4d Army prisoner could undermine this ultimately? (6)
STALAG – This is an all-in-one clue. The final letter of thiS is followed by the initials of the former name of the Army Reserve and one of the usual prisoners. The whole thing is one of those establishments which plucky Tommies tunnelled out of in any number of war films.
5d MPs perhaps disturbed by inveterate press (15)
REPRESENTATIVES – Anagram (disturbed by) of INVETERATE PRESS.
6d Actress has choice of food that’s full-flavoured (8)
DIETRICH – This actress was probably singing Lili Marlene in the film in 4d. A day by day choice of food followed by a word for full-flavoured.
7d River business — try to escape from it (5)

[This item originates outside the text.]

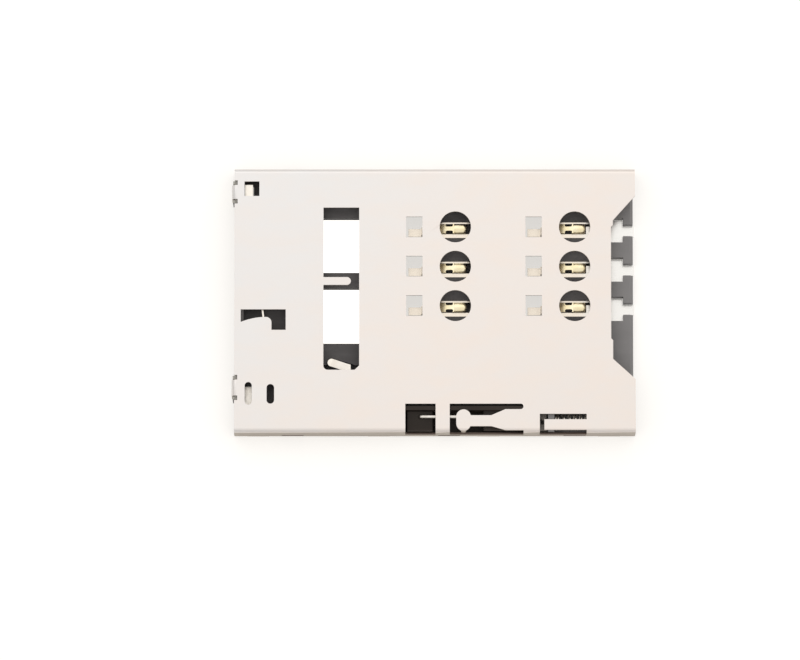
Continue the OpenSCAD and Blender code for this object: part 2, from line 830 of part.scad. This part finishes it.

INDUS – Remove the TRY from a word for an area of business, to get an Asian river.
8d Messenger is alcoholic almost, one inclined to overindulgence (9)
HARBINGER – Remove the final letter (almost) from an adjective which when applied to liquor indicates that it is alcoholic, then add someone who overindulges in food or drink.
14d Dispose of a shire right here! (5,4)
HORSE FAIR – Another all-in-one clue. Anagram (dispose) of OF A SHIRE and R(ight), giving you somewhere you might dispose of a Shire, or a Clydesdale or a Percheron.
16d Run up debts, showing no concern to learn? (9)
INCURIOUS – A word for ‘run up’ or bring upon oneself, followed by a familiar expression for debts or promissory notes.
17d Principal dealt with a rebellious fighter, a source of worry (8)
HEADACHE – another word for a school principal, followed by A (from the clue) and Crosswordland’s usual Communist rebel.
20d Supplies rushed aboard ship (6)
STORES – A word for rushed or hurried, inside the usual crossword ship.
22d Tot caught hugging a tree (5)
SUMAC – To tot or add up, and the cricket abbreviation for Caught, placed either side of A (from the clue).
24d Birds emerging from these eggs the wrong way (5)
GEESE – Hidden in (emerging from) the clue in reverse (the wrong way).